In Turtle Rock $2500 to $2800 seems like a sweet point for renting a 3 bedroom condo with additional study room (2000 sf to 2700 sf). The size varies alot. For $1700 to $2200 seems to be a sweet spot for a 2 bedroom (900 sf to 2100 sf). Single family houses seems to rent for more, and apt building for less. Seems like the apt building in NPB are better value without factoring in the schools.
asking price: 122900
resale value in year 10: 215.127
annual appreciation rate: 5.75%
It seems too high to me.
I believe prices will decline for another year or two in Las Vegas, and appreciation will be slow for another year or two after that; however, once the supply problems abate, I believe the market will see a significant rebound appreciation up to rental parity levels.
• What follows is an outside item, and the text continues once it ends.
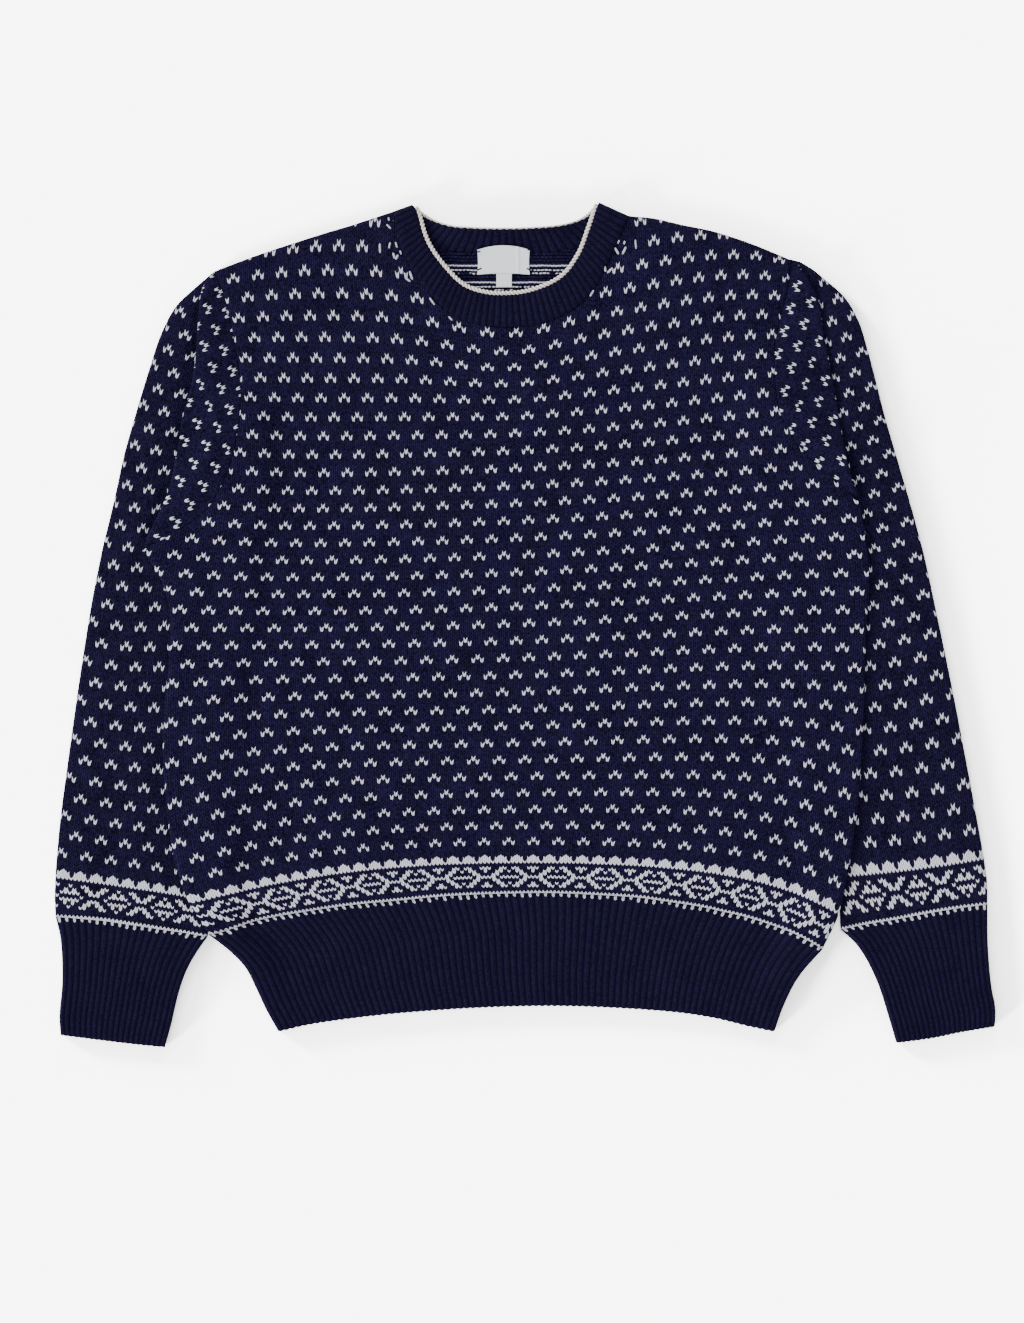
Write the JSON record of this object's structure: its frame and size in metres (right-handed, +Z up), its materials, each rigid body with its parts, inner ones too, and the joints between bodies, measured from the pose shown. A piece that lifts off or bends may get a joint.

Right now, the only reason more investors are not buying these properties is because they fear values will drop. Once it is widely believed the bottom is in, the 10%+ cap rates will be very attractive. Further, in 3 to 5 years, many people who walked away from their mortgages will be able to buy again. Between the investors who aren’t worried about continued declines, and the owner occupants who are re-entering the buyer pool, I believe prices will go up steeply for several years. Also, once the market has had a year or two of double-digit appreciation, then the kool aid buyers will be participating in full force.
I want to have all the properties I want before the crazies come bid the prices back up again.
“I want to have all the properties I want before the crazies come bid the prices back up again”
re: “bid”
take ur time ; it’s gonna’ be a while
IR:
My stomach always gets queasy when people start talking about “rental parity” and “California real estate” in the same sentence.
Substitute “tulip bulb” for “California real estate” and you’ll have the same experience.
After house prices in California decline to the American average of around $192,000, then it makes sense to talk about rental parity.
Until then, you’re just comparing tulip bulbs at bubble prices, which is nonsense.
Interesting post, IR..
Is there a particular source that you use for your rental parity analysis data?